Le trait le plus caractéristique de la production féodale dans tous les pays de l’Europe occidentale, c’est le partage du sol entre le plus grand nombre possible d’hommes-liges. Il en était du seigneur féodal comme de tout autre souverain ; sa puissance dépendait moins de la rondeur de sa bourse que du nombre de ses sujets, c’est-à-dire du nombre des paysans établis sur ses domaines. Le Japon, avec son organisation purement féodale de la propriété foncière et sa petite culture, offre donc, à beaucoup d’égards, une image plus fidèle du moyen âge européen que nos livres d’histoire imbus de préjugés bourgeois. Il est par trop commode d’être « libéral » aux dépens du moyen âge.

Bien que la conquête normande eût constitué toute l’Angleterre en baronnies gigantesques — dont une seule comprenait souvent plus de neuf cent seigneuries anglo-saxonnes — le sol était néanmoins parsemé de petites propriétés rurales, interrompues çà et là par de grands domaines seigneuriaux. Dès que le servage eut donc disparu et qu’au quinzième siècle la prospérité des villes prit un grand essor, le peuple anglais atteignit l’état d’aisance si éloquemment dépeint par le chancelier Fortescue, dans ses De Laudibus Legum Angliae. Mais cette richesse du peuple excluait la richesse capitaliste.

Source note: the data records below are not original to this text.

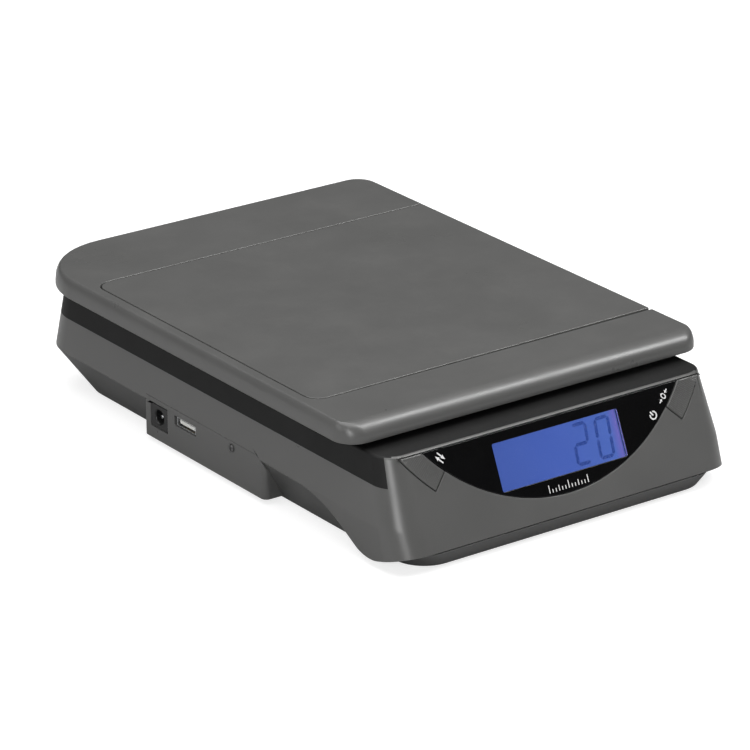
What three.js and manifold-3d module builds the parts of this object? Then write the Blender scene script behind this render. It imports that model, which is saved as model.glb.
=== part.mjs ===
// Electronic postal scale with a pull-out leaf in its weighing platform.
// Units are millimetres. +X is the user's right, +Y the rear, +Z up, and the
// origin is the middle of the footprint on the table.

import * as THREE from 'three';
import { ConvexGeometry } from 'three/addons/geometries/ConvexGeometry.js';
import { mergeVertices } from 'three/addons/utils/BufferGeometryUtils.js';
import Module from 'manifold-3d';

const wasm = await Module();
wasm.setup();

// ---------------------------------------------------------------- sizes

// Whole scale
const overallLength = 296;
const overallHeight = 62.5;
const fitGap = 0.3;

// Weighing platform
const platformWidth = 200;
const platformLength = 264;
const platformThickness = 9;
const platformRim = 1.5;
const platformFrontRadius = 11;
const platformRearRadius = 12;
const platformRearLeftRadius = 41;
const platformSideRounding = 3;
const platformWall = 2.2;
const platformGap = 3.5;
const platformTravel = 0.8;

// Pull-out leaf in the platform
const leafThickness = 2.6;
const leafFloor = 1.6;
const leafBearingGap = 0.4;
const leafFrontStrip = 34.5;
const leafRearStrip = 52;
const leafLeftStrip = 7;
const leafEndInset = 2.4;
const leafEndLip = 2.4;
const leafCornerRadius = 8;
const leafGapLeft = 0.7;
const leafGapRight = 2;
const leafTravel = 80;
const hookLength = 6;
const hookNeck = 5;
const hookHead = 10;
const hookHeadThickness = 1.2;
const hookEdgeDistance = 23;

// Base casing
const baseWall = 2.4;
const baseFrontWall = 3.2;
const baseSideOverhang = 6;
const baseTopLean = 4;
const baseShoulder = 29;
const baseRearOverhang = 3;
const baseTopSetback = 3;
const baseRearRadius = 22;
const noseLean = THREE.MathUtils.degToRad(24);
const noseSeamHeight = 9;
const noseTopRadius = 10;
const noseFloorRadius = 18;

// Parting line between the two casing shells, seen from the side
const partingHeight = 20;
const partingBendRear = 68;
const partingBendFront = 27;
const partingNoseDip = 1;
const partingGap = 0.2;

// Lower shell
const groundClearance = 1.2;
const lowerSideInset = 10.5;
const lowerFrontInset = 4;
const lowerRearInset = 18;
const lowerFrontRadius = 16;
const lowerRearRadius = 20;
const lowerTopInset = 0.6;

// Connector box on the left side
const boxRearInset = 91.1;
const boxLength = 98.3;
const boxDepth = 15;
const boxBottom = 2.2;
const boxCornerRadius = 3;
const boxTopBend = 6;

// Sockets in the connector box
const jackWidth = 13.4;
const jackHeight = 11.4;
const jackDepth = 11.5;
const jackInset = 12.9;
const jackHeightUp = 14;
const jackBoreRadius = 3.4;
const jackBoreDepth = 9;
const jackPinRadius = 1.05;
const usbOpening = { width: 17.6, height: 5 };
const usbShellSize = { width: 15.2, height: 4.4, depth: 13 };
const usbShellWall = 0.4;
const usbInset = 34.5;
const usbHeightUp = 17;
const usbTongueSize = { width: 12, height: 1.9, depth: 11 };
const usbSetback = 0.8;
const sideScrewInset = 72.5;
const sideScrewHeightUp = 19.2;
const sideScrewRadius = 1;
const sideScrewHeadRadius = 1.9;
const connectorBoardThickness = 1.6;

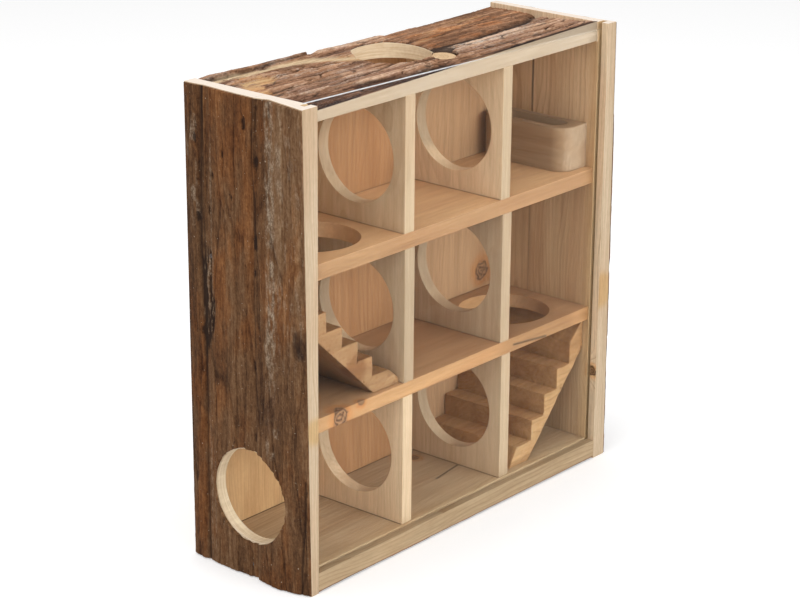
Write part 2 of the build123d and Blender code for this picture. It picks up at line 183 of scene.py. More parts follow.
# ---------------------------------------------------------------- materials
class Shader:
    """The nodes of a new material, or of the world, built call by call."""

    def __init__(self, name, world=None):
        self.owner = world or bpy.data.materials.new(name)
        self.owner.use_nodes = True
        self.tree = self.owner.node_tree
        self.tree.nodes.clear()
        self.output = self.node("OutputWorld" if world else "OutputMaterial")

    def node(self, kind, inputs=None, **settings):
        made = self.tree.nodes.new("ShaderNode" + kind)
        for key, value in settings.items():
            setattr(made, key, value)
        for key, value in (inputs or {}).items():
            self.feed(made.inputs[key], value)
        return made

    def feed(self, socket, value):
        if isinstance(value, bpy.types.NodeSocket):
            self.tree.links.new(value, socket)
        else:
            socket.default_value = value

    def math(self, operation, *values, clamp=False):
        inputs = dict(enumerate(values))
        return self.node("Math", inputs, operation=operation, use_clamp=clamp).outputs[0]

    def chain(self, operation, first, *others):
        for other in others:
            first = self.math(operation, first, other)
        return first

    def add(self, *values):
        return self.chain("ADD", *values)

    def times(self, *values):
        return self.chain("MULTIPLY", *values)

    def fit(self, value, low, high, to_low=0, to_high=1):
        limits = {0: value, 1: low, 2: high, 3: to_low, 4: to_high}
        return self.node("MapRange", limits, interpolation_type="SMOOTHSTEP").outputs[0]

    def vector(self, operation, a, b, output=0):
        return self.node("VectorMath", {0: a, 1: b}, operation=operation).outputs[output]

    def distance(self, a, b):
        return self.vector("DISTANCE", a, b, "Value")

    def axes(self, vector):
        return self.node("SeparateXYZ", {0: vector}).outputs

    def noise(self, vector, detail, rough):
        inputs = {"Vector": vector, "Scale": 1, "Detail": detail, "Roughness": rough}
        return self.node("TexNoise", inputs).outputs["Fac"]

    def scaled_noise(self, place, scale, detail, rough):
        return self.noise(self.vector("MULTIPLY", place, scale), detail, rough)

    def grain_on(self, axes, shift_along, *shifts):
        """A function for noise that has a length along the first of three axes and a width on the others."""
        def grain(length, width, offset, detail, rough):
            terms = zip(axes, (length, width, width), (shift_along + offset, *shifts))
            parts = {k: self.math("MULTIPLY_ADD", axis, 1 / size, shift)
                     for k, (axis, size, shift) in enumerate(terms)}
            return self.noise(self.node("CombineXYZ", parts).outputs[0], detail, rough)

        return grain

    def ramp(self, fac, stops):
        made = self.node("ValToRGB", {"Fac": fac})
        ramp = made.color_ramp
        while len(ramp.elements) < len(stops):
            ramp.elements.new(0.5)
        for element, (place, colour) in zip(ramp.elements, stops):
            element.position = place
            element.color = (*colour, 1)
        return made.outputs["Color"]

    def mix(self, fac, a, b, blend="MIX"):
        made = self.node("Mix", data_type="RGBA", blend_type=blend, clamp_factor=True)
        self.feed(made.inputs["Factor"], fac)
        self.feed(made.inputs[6], a if isinstance(a, bpy.types.NodeSocket) else (*a, 1))
        self.feed(made.inputs[7], b if isinstance(b, bpy.types.NodeSocket) else (*b, 1))
        return made.outputs[2]

    def tinted(self, colour, tint, share=1):
        """A colour multiplied by a tint, where the share is 1."""
        return self.mix(share, colour, tint, "MULTIPLY")

    def attribute(self, name):
        return self.node("Attribute", attribute_type="GEOMETRY", attribute_name=name).outputs["Fac"]

    def place(self):
        """The point on the piece, in millimetres in the frame."""
        coordinates = self.node("TexCoord").outputs["Object"]
        return self.vector("MULTIPLY", coordinates, (1 / MM,) * 3)

    def bump(self, height, distance, strength=1):
        inputs = {"Height": height, "Distance": distance * MM, "Strength": strength}
        return self.node("Bump", inputs).outputs[0]

    def blend(self, share, first, second):
        """One shader node, and another where the share is 1."""
        return self.node("MixShader", {0: share, 1: first.outputs[0], 2: second.outputs[0]})

    def surface(self, shader):
        self.feed(self.output.inputs["Surface"], shader.outputs[0])
        return self.owner

    def finish(self, **inputs):
        shader = self.node("BsdfPrincipled")
        for key, value in inputs.items():
            plain_colour = isinstance(value, tuple) and len(value) == 3
            self.feed(shader.inputs[key.replace("_", " ")], (*value, 1) if plain_colour else value)
        return self.surface(shader)


def shaded(colour, share):
    return tuple(share * v for v in colour)


def knot(s, place, ragged_edge, x, y, z, size):
    """A knot's swell, which bends the rings round it, its core, the circles in that, and its halo."""
    share = s.math("DIVIDE", s.distance(place, (x, y, z)), size)
    swell = s.math("EXPONENT", s.times(share, share, -0.16))
    wavy = s.add(share, s.math("MULTIPLY_ADD", ragged_edge, 1.1, -0.55))
    core = s.fit(wavy, 1.1, 0.85)
    circles = s.times(core, s.fit(s.math("PINGPONG", s.times(wavy, 2.6), 0.5), 0.1, 0.45))
    return swell, core, circles, s.fit(wavy, 2.1, 1.1)


def late_wood(s, b, c, pith, shifts, ring, seed):
    """The dark part of each year ring, 0 to 1. The shifts bend the rings away from true circles."""
    db, dc = s.add(b, -pith[0]), s.add(c, -pith[1])
    radius = s.math("SQRT", s.add(s.times(db, db), s.times(dc, dc)))
    turns = s.math("DIVIDE", s.add(radius, *shifts), ring)
    late = s.ramp(s.math("FRACT", turns), [(0, (0, 0, 0)), (0.5, (0.08,) * 3), (0.8, (0.4,) * 3),
                                           (0.95, (1, 1, 1)), (1, (0, 0, 0))])
    each = s.node("TexWhiteNoise", {"W": s.add(s.math("FLOOR", turns), seed)},
                  noise_dimensions="1D").outputs["Value"]
    return s.times(late, s.fit(each, 0, 1, 0.35, 1))


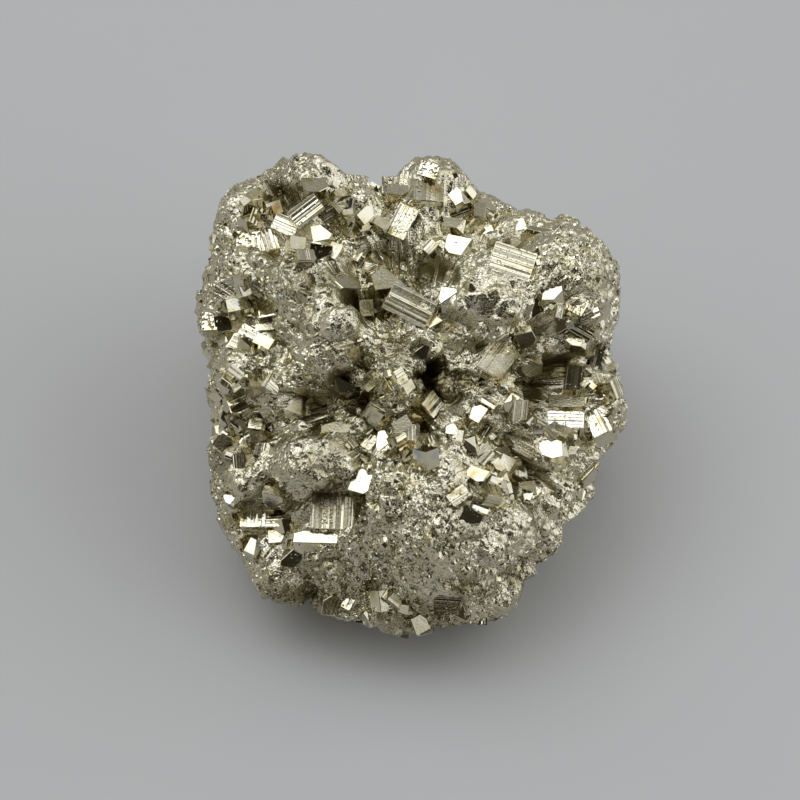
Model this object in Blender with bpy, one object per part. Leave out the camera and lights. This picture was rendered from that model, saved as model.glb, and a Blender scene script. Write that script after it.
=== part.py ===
"""A rough lump of pyrite, 66 mm wide: one nodular mass of fine grains with cube crystals grown through it.

Metres, +Z up, the stone standing on z = 0 with +Y pointing away from its show side. The show side is laid out as
it is seen from a point in front of and above the stone. Places on it are millimetres to the right of the stone's
middle and up from it, and each is carried back along its line of sight to the surface.
"""

import math
import random

import bmesh
import bpy
import numpy as np
from mathutils import Matrix, Vector

MM = 0.001

# Where the show side is laid out from: the height of the line of sight above the horizon, and the eye as
# (right, up, towards) from the stone's middle.
SIGHT_ELEVATION = math.radians(55)
EYE_MM = (-1.8, -1.2, 290.0)

# The stone's middle stands this far from the origin, which is the middle of its footprint's box.
MIDDLE_MM = (0.04, -2.29, 23.0)

# How far the mass reaches from its middle along the line of sight: towards the viewer, and away, where the upper
# part reaches further back than the lower one, so that the stone stands well.
FRONT_MM = 21.5
BACK_MM = 29.0
BACK_SLOPE_MM = 11.0
# 2 would make the section an ellipse, and a higher number makes it squarer.
SQUARENESS = 2.3
# The core lies this far inside the outline, and the lumps on it reach the outline.
CORE_INSET_MM = 2.0
# The core's underside hangs this far above the surface that the stone rests on.
UNDERSIDE_MM = 1.2
UNDERSIDE_SHARPNESS = 14

# The outline seen from the show side, anticlockwise from the right: (right, up).
OUTLINE_MM = (
    (33.0, -0.5), (31.5, 3.5), (30.0, 6.5), (31.5, 12.5), (31.5, 19.5), (29.2, 24.7), (24.8, 26.8),
    (16.2, 27.6), (10.3, 30.4), (6.0, 35.6), (0.5, 35.7), (-2.5, 32.8), (-6.2, 32.8), (-10.0, 33.2),
    (-13.7, 36.0), (-18.5, 36.7), (-25.0, 34.0), (-29.0, 30.0), (-30.3, 24.7), (-33.0, 20.1),
    (-33.0, 13.5), (-31.5, 5.0), (-30.9, -4.4), (-31.2, -11.0), (-29.5, -19.3), (-25.8, -25.3),
    (-23.0, -31.0), (-17.0, -32.7), (-8.9, -34.8), (-2.0, -37.3), (6.7, -37.8), (15.7, -33.9),
    (17.0, -28.5), (22.9, -26.0), (22.8, -20.3), (28.0, -16.1), (28.4, -10.3), (32.4, -6.2),
)

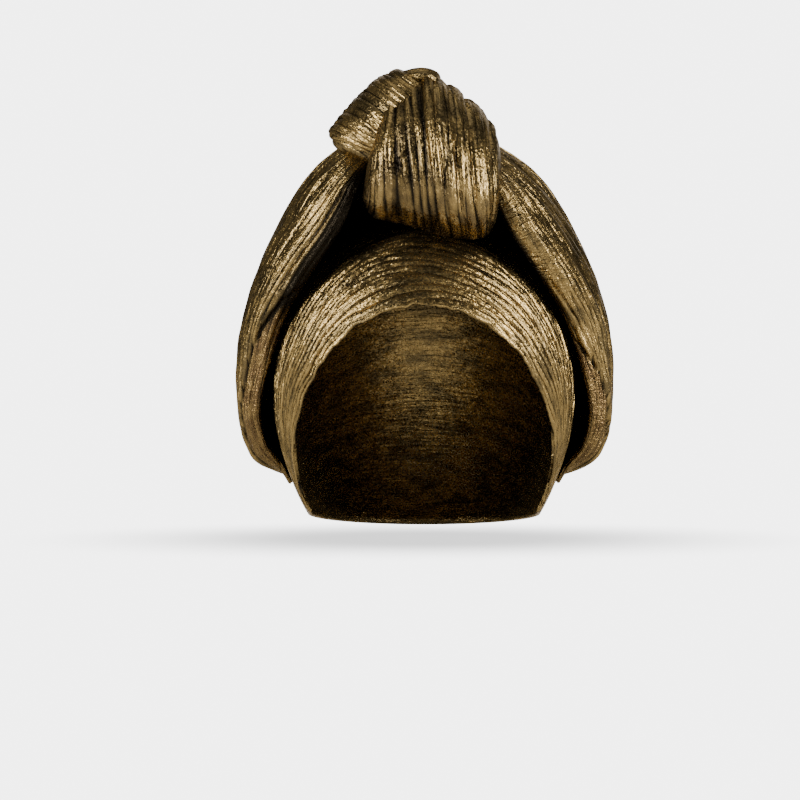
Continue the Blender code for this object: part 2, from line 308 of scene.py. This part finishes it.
def crinkledLame(name, look):
    material = bpy.data.materials.new(name)
    material.use_nodes = True
    tree = material.node_tree
    shader = tree.nodes["Principled BSDF"]
    place = addNode(tree, "ShaderNodeTexCoord").outputs["UV"]

    def stretched(wide, long):
        scale = (1 / wide, 1 / long, 1)
        return addNode(tree, "ShaderNodeMapping", {}, {"Scale": scale}, {"Vector": place}).outputs[0]

    def streaks(wide, long, detail, distortion):
        return addNode(
            tree, "ShaderNodeTexNoise", {"noise_dimensions": "2D"},
            {
                "Scale": 1.0,
                "Detail": detail,
                "Roughness": look["noiseRoughness"],
                "Distortion": distortion,
            },
            {"Vector": stretched(wide, long)},
        ).outputs["Fac"]

    def between(low, high, start, end, socket):
        return addNode(
            tree, "ShaderNodeMapRange", {},
            {"From Min": low, "From Max": high, "To Min": start, "To Max": end},
            {"Value": socket},
        ).outputs[0]

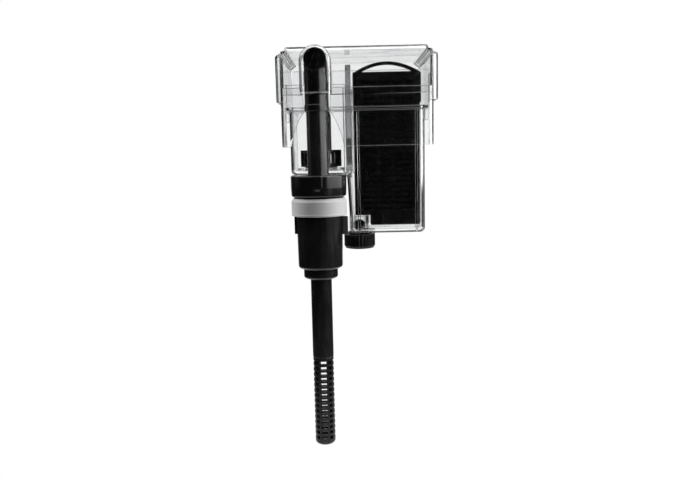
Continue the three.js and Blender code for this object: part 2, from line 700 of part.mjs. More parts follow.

La révolution qui allait jeter les premiers fondements du régime capitaliste eut son prélude dans le dernier tiers du quinzième siècle et au commencement du seizième. Alors le licenciement des nombreuses suites seigneuriales — dont sir James

  1. Jusque vers la fin du dix-septième siècle, plus des 4/5 du peuple anglais étaient encore agricoles. V. Macaulay : The History of England, Lond., 1858, vol. I, p. 413. Je cite ici Macaulay parce qu’en sa qualité de falsificateur systématique, il taille et rogne à sa fantaisie les faits de ce genre.
  2. Mirabeau publia son livre : De la Monarchie prussienne, Londres, 1778, t. II, p. 125-126.